Keaton Ward (born 4 May 2000) is an English footballer who plays as a midfielder for National League North club Kettering Town

Early life
Ward was born in Mansfield.

Career
After playing youth football for Mansfield Town, and playing for AFC Mansfield on a one-month loan in early 2019, he signed for Barnsley in July 2019 following a trial period at the club. In March 2020, Ward joined FC United of Manchester on a youth loan. In October 2020, he joined Gainsborough Trinity on loan. He made his debut for the club on 24 October 2020 in a 2–1 defeat away to Radcliffe. In December 2020, he joined Ilkeston Town on loan until the end of the season. On 2 February 2021, his contract with Barnsley was terminated by mutual consent.
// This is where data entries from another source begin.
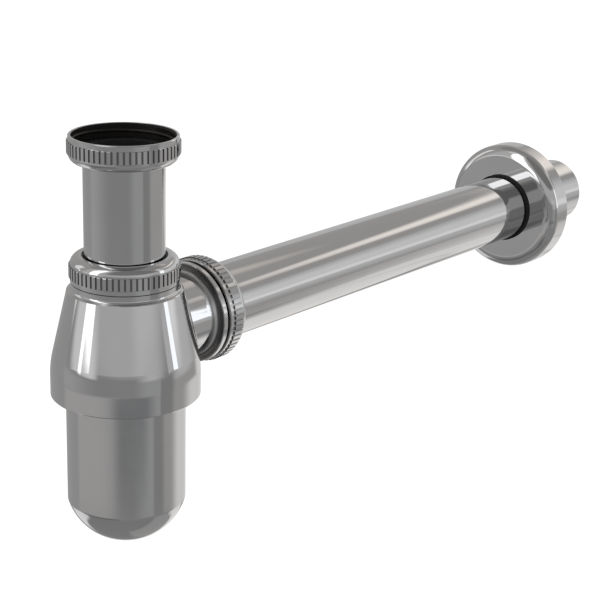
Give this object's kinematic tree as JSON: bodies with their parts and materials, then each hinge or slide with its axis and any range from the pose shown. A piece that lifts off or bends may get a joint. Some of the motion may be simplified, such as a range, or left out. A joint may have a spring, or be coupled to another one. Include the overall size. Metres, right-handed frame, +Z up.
{
  "type": "bottle trap",
  "caption": "Chromed brass bottle trap for a basin: knurled union nuts, tapered head over a round cup, long outlet pipe with a wall flange.",
  "frame": {"origin": "on the inlet's axis at the washer's sealing face, where the end of the waste's tail comes to rest", "axes": "+Z up along the inlet tube and out of the inlet nut's mouth, +Y along the outlet pipe to the wall, +X to the right as seen looking at the wall"},
  "size_m": [0.0632, 0.3491, 0.169],
  "materials": {
    "polished_chrome": "polished",
    "chrome_tube": "polished",
    "black_rubber": "matte",
    "slip_plastic": "satin"
  },
  "bodies": {
    "inlet": {"inlet_tube": "chrome_tube", "inlet_washer": "black_rubber"},
    "inlet_nut": {"inlet_nut": "polished_chrome"},
    "head_seal": {"head_seal": "black_rubber"},
    "head": {"trap_head": "polished_chrome", "outlet_seal": "black_rubber"},
    "head_slip_ring": {"head_slip_ring": "slip_plastic"},
    "head_nut": {"head_nut": "polished_chrome"},
    "cup_seal": {"cup_seal": "black_rubber"},
    "cup": {"cup": "polished_chrome"},
    "outlet_slip_ring": {"outlet_slip_ring": "slip_plastic"},
    "outlet_nut": {"outlet_nut": "polished_chrome"},
    "outlet_pipe": {"outlet_pipe": "chrome_tube"},
    "flange": {"wall_flange": "polished_chrome", "flange_grip_ring": "black_rubber"}
  },
  "joints": [
    {"name": "inlet_nut_turn", "type": "hinge", "parent": "inlet", "child": "inlet_nut", "pos_m": [0, 0, 0], "axis": [0, 0, 1], "continuous": true},
    {"name": "head_height", "type": "slide", "parent": "inlet", "child": "head_seal", "axis": [0, 0, 1], "range_m": [-0.06, 0.0105]},
    {"name": "head_swivel", "type": "hinge", "parent": "head_seal", "child": "head", "pos_m": [0, 0, -0.0527], "axis": [0, 0, 1], "continuous": true},
    {"name": "head_ring_lift", "type": "slide", "parent": "head", "child": "head_slip_ring", "axis": [0, 0, 1], "range_m": [0, 0.0058]},
    {"name": "head_nut_turn", "type": "hinge", "parent": "head_slip_ring", "child": "head_nut", "pos_m": [0, 0, -0.0527], "axis": [0, 0, 1], "range_deg": [0, 900]},
    {"name": "cup_seal_drop", "type": "slide", "parent": "head", "child": "cup_seal", "axis": [0, 0, -1], "range_m": [0, 0.0061]},
    {"name": "cup_turn", "type": "hinge", "parent": "cup_seal", "child": "cup", "pos_m": [0, 0, -0.093], "axis": [0, 0, -1], "range_deg": [0, 1440]},
    {"name": "outlet_ring_slide", "type": "slide", "parent": "head", "child": "outlet_slip_ring", "axis": [0, 1, 0], "range_m": [0, 0.0058]},
    {"name": "outlet_nut_turn", "type": "hinge", "parent": "outlet_slip_ring", "child": "outlet_nut", "pos_m": [0, 0.039, -0.07475], "axis": [0, 1, 0], "range_deg": [0, 900]},
    {"name": "outlet_pipe_slide", "type": "slide", "parent": "head", "child": "outlet_pipe", "axis": [0, 1, 0], "range_m": [-0.001, 0.008]},
    {"name": "flange_slide", "type": "slide", "parent": "outlet_pipe", "child": "flange", "axis": [0, 1, 0], "range_m": [-0.208, 0.03]}
  ],
  "couplings": [
    {"joint": "head_ring_lift", "follows": "head_nut_turn", "m_per_rad": 0.00036749},
    {"joint": "outlet_ring_slide", "follows": "outlet_nut_turn", "m_per_rad": 0.00036749},
    {"joint": "cup_seal_drop", "follows": "cup_turn", "m_per_rad": 0.00023873}
  ]
}
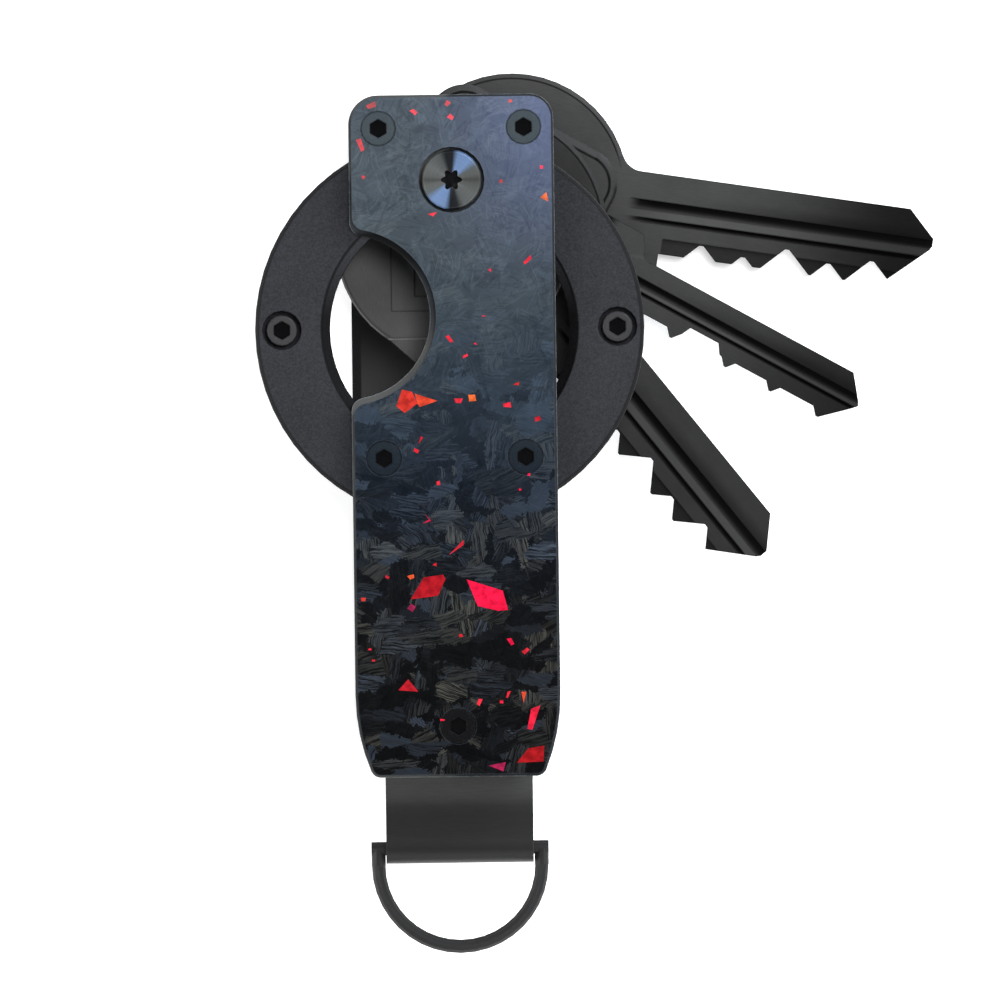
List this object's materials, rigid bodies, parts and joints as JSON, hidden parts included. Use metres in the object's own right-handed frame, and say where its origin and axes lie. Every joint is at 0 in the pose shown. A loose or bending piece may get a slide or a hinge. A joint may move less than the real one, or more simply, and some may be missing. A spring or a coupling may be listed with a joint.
{
  "type": "key organiser",
  "caption": "Folding key organiser: flat keys turn on a pivot between two plates, under a round tracker-tag holder, with a D-ring on a folded strip.",
  "frame": {"origin": "on the pivot axis, at the flat outer end of the pivot sleeve, flush with the outer back face", "axes": "+Z out of the front cover, +Y along the body towards the pivot end, +X to the right of somebody looking at the front cover"},
  "size_m": [0.0812, 0.1052, 0.0232],
  "materials": {
    "forged_carbon": "satin lacquered forged carbon with coloured foil chips",
    "frame_metal": "satin black anodised",
    "ring_metal": "fine matt charcoal anodised",
    "screw_steel": "black oxide",
    "pivot_steel": "turned, dark polished",
    "washer_bronze": "plain",
    "washer_steel": "plain spring steel",
    "key_metal": "satin dark grey coated",
    "strip_metal": "satin black",
    "d_ring_metal": "satin black"
  },
  "bodies": {
    "chassis": {"front_cover": "forged_carbon", "back_cover": "forged_carbon", "front_frame": "frame_metal", "back_frame": "frame_metal", "front_screw_top_left": "screw_steel", "front_screw_top_right": "screw_steel", "front_screw_middle_left": "screw_steel", "front_screw_middle_right": "screw_steel", "front_screw_bottom": "screw_steel", "back_screw_top_left": "screw_steel", "back_screw_top_right": "screw_steel", "back_screw_middle_left": "screw_steel", "back_screw_middle_right": "screw_steel", "back_screw_bottom": "screw_steel", "pivot_sleeve": "pivot_steel", "pivot_screw": "pivot_steel", "friction_washer_1": "washer_bronze", "friction_washer_2": "washer_bronze", "friction_washer_3": "washer_bronze", "friction_washer_4": "washer_bronze", "wave_washer": "washer_steel", "tag_ring_front": "ring_metal", "tag_ring_rear": "ring_metal", "ring_screw_left": "screw_steel", "ring_screw_right": "screw_steel", "spacer_rear": "frame_metal", "spacer_tongue": "frame_metal", "spacer_front": "frame_metal", "loop_strip": "strip_metal"},
    "top_key": {"key_top": "key_metal"},
    "middle_key": {"key_middle": "key_metal"},
    "lower_key": {"key_lower": "key_metal"},
    "folded_key": {"key_folded": "key_metal"},
    "hanger": {"d_ring": "d_ring_metal"}
  },
  "joints": [
    {"name": "key_top_swing", "type": "hinge", "parent": "chassis", "child": "top_key", "pos_m": [0, 0, 0.0036], "axis": [0, 0, 1], "range_deg": [-81.3, 98.7]},
    {"name": "key_middle_swing", "type": "hinge", "parent": "chassis", "child": "middle_key", "pos_m": [0, 0, 0.0061], "axis": [0, 0, 1], "range_deg": [-60.9, 119.1]},
    {"name": "key_lower_swing", "type": "hinge", "parent": "chassis", "child": "lower_key", "pos_m": [0, 0, 0.0086], "axis": [0, 0, 1], "range_deg": [-38.5, 141.5]},
    {"name": "key_folded_swing", "type": "hinge", "parent": "chassis", "child": "folded_key", "pos_m": [0, 0, 0.0111], "axis": [0, 0, 1], "range_deg": [0, 180]},
    {"name": "d_ring_swing", "type": "hinge", "parent": "chassis", "child": "hanger", "pos_m": [0, -0.0797, 0.0116], "axis": [1, 0, 0], "range_deg": [-125, 125]}
  ]
}
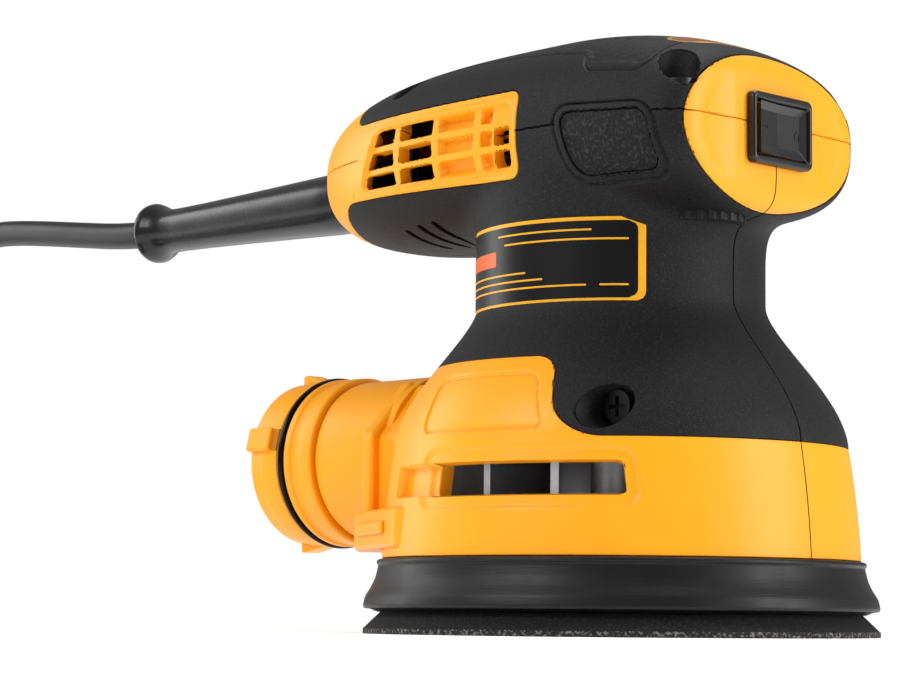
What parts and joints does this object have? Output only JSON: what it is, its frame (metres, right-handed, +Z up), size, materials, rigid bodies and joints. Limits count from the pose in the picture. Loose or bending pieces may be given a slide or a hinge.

In March 2021, he returned to Mansfield Town on a contract until the end of the season. He made his first professional appearance on 6 March 2021 as a 79th-minute substitute in a 2–0 defeat away at Barrow. He made 7 appearances for Mansfield Town across the 2020–21 season.

Ward joined National League North club AFC Telford United on a one-month loan deal in January 2022.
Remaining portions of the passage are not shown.